Stories
Slash Boxes
Comments

SoylentNews is people

Submission Preview

Link to Story

Data-Destroying Defect Found In OpenZFS 2.2.0

Accepted submission by Arthur T Knackerbracket at 2023-11-27 15:42:22
Software

--- --- --- --- Entire Story Below - Must Be Edited --- --- --- --- --- --- ---

Arthur T Knackerbracket has processed the following story [theregister.com]:

A data-destroying bug has been discovered in a new feature of OpenZFS 2.2.0, as found in FreeBSD 14 among other OSes.

OpenZFS 2.2.0 was released just last month [github.com] with a new feature called block cloning [github.com], as we reported when we looked at release candidate 3 [theregister.com]. Unfortunately, there's a bug in that code somewhere, as found by Gentoo-toting Terin Stock [terinstock.com], who reported bug #15526 [github.com]. As a result, OpenZFS 2.2.1 [github.com] is already out, which disables the new feature.

This is a bit of an embarrassment for OpenZFS, a project with an enviable reputation for data integrity. It's also less than ideal for fixed-release-cycle OSes that have the new version of OpenZFS, including the newly released FreeBSD 14 [theregister.com]. Fortunately for FreeBSD, though, version 14.0 ships with the feature disabled by default [wordpress.com].

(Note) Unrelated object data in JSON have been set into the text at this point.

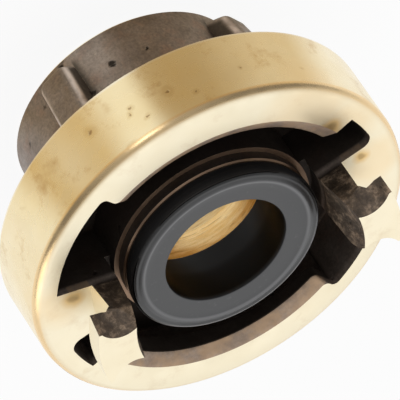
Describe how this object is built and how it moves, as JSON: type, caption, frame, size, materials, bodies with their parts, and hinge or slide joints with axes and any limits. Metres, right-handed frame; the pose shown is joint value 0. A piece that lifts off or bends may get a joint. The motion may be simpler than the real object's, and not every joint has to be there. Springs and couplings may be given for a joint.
{
  "type": "storz hose coupling",
  "caption": "Fixed brass hose coupling half with hooked lugs, a ramped lip, a rubber face seal and a female pipe thread behind.",
  "frame": {"origin": "centre of the flat rear face", "axes": "+Z along the waterway towards the lugs, lug centres on the X axis"},
  "size_m": [0.055, 0.055, 0.0371],
  "materials": {
    "brass": "turned bright on the ring, lug tops and bore, dark brown casting skin elsewhere",
    "rubber": "moulded black rubber, slightly dusty grey on the face"
  },
  "bodies": {
    "root": {"coupling_body": "brass", "seal_ring": "rubber"}
  },
  "joints": []
}
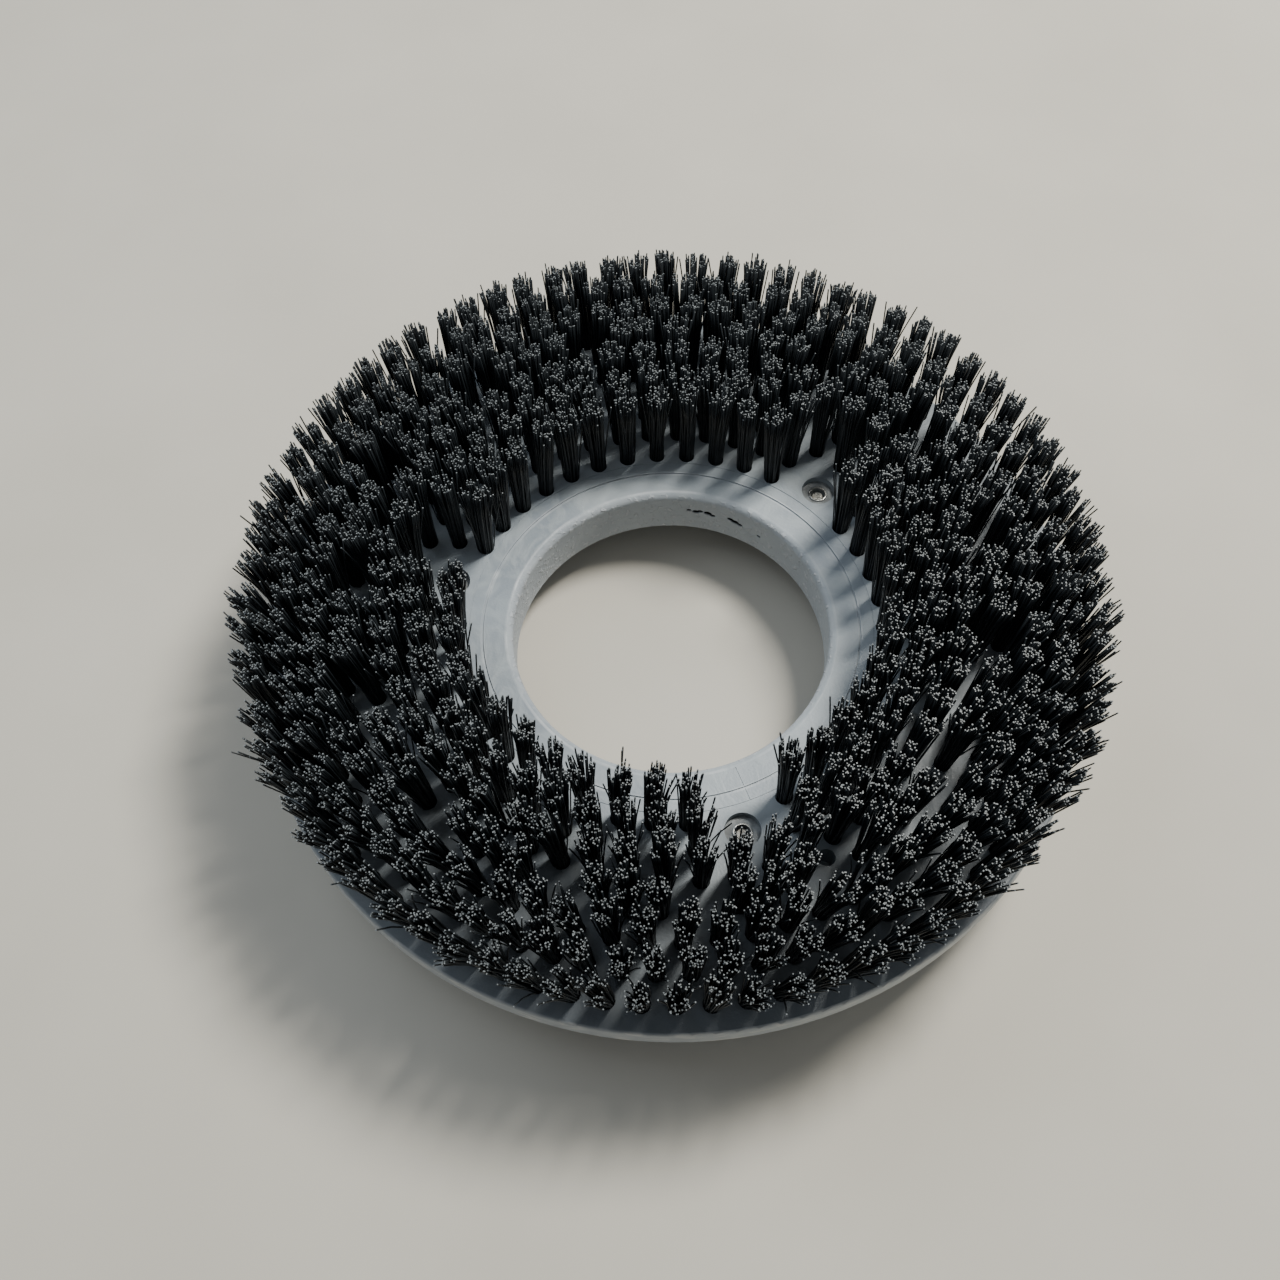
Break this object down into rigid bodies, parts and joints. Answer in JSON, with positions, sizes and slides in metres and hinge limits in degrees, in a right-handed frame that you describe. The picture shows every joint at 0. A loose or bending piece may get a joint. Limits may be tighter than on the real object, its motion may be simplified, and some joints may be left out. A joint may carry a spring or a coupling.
{
  "type": "rotary disc scrub brush",
  "caption": "Rotary disc scrub brush: a moulded ring block with seven rings of black bristle tufts and three drive lugs on its back.",
  "frame": {"origin": "on the brush's axis, in the plane of the drive lugs' tips that it stands on", "axes": "+Z along the axis from the lugs to the bristle tips; the first lug is 45 degrees from +X towards +Y"},
  "size_m": [0.3498, 0.3498, 0.083],
  "materials": {
    "block_plastic": "matt moulded",
    "bristle_filament": "satin",
    "anchor_wire": "drawn",
    "plated_steel": "zinc plated",
    "spring_steel": "plated"
  },
  "bodies": {
    "root": {"block": "block_plastic", "bristle_row_1": "bristle_filament", "bristle_row_2": "bristle_filament", "bristle_row_3": "bristle_filament", "bristle_row_4": "bristle_filament", "bristle_row_5": "bristle_filament", "bristle_row_6": "bristle_filament", "bristle_row_7": "bristle_filament", "anchor_row_1": "anchor_wire", "anchor_row_2": "anchor_wire", "anchor_row_3": "anchor_wire", "anchor_row_4": "anchor_wire", "anchor_row_5": "anchor_wire", "anchor_row_6": "anchor_wire", "anchor_row_7": "anchor_wire", "tee_nut_1": "plated_steel", "tee_nut_2": "plated_steel", "tee_nut_3": "plated_steel", "spring_washer_1": "spring_steel", "spring_washer_2": "spring_steel", "spring_washer_3": "spring_steel", "drive_lug_1": "plated_steel", "drive_lug_2": "plated_steel", "drive_lug_3": "plated_steel"}
  },
  "joints": []
}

We have mentioned [theregister.com] the work [theregister.com] of BSD boffin Colin Percival before, but anyone brave enough to have already installed this point-zero release should heed his warning [twitter.com] on Twitter X: "FreeBSD 14's ZFS code supports 'block cloning'. This is turned off by default. DO NOT ENABLE THIS FEATURE UNLESS YOU WANT TO LOSE DATA."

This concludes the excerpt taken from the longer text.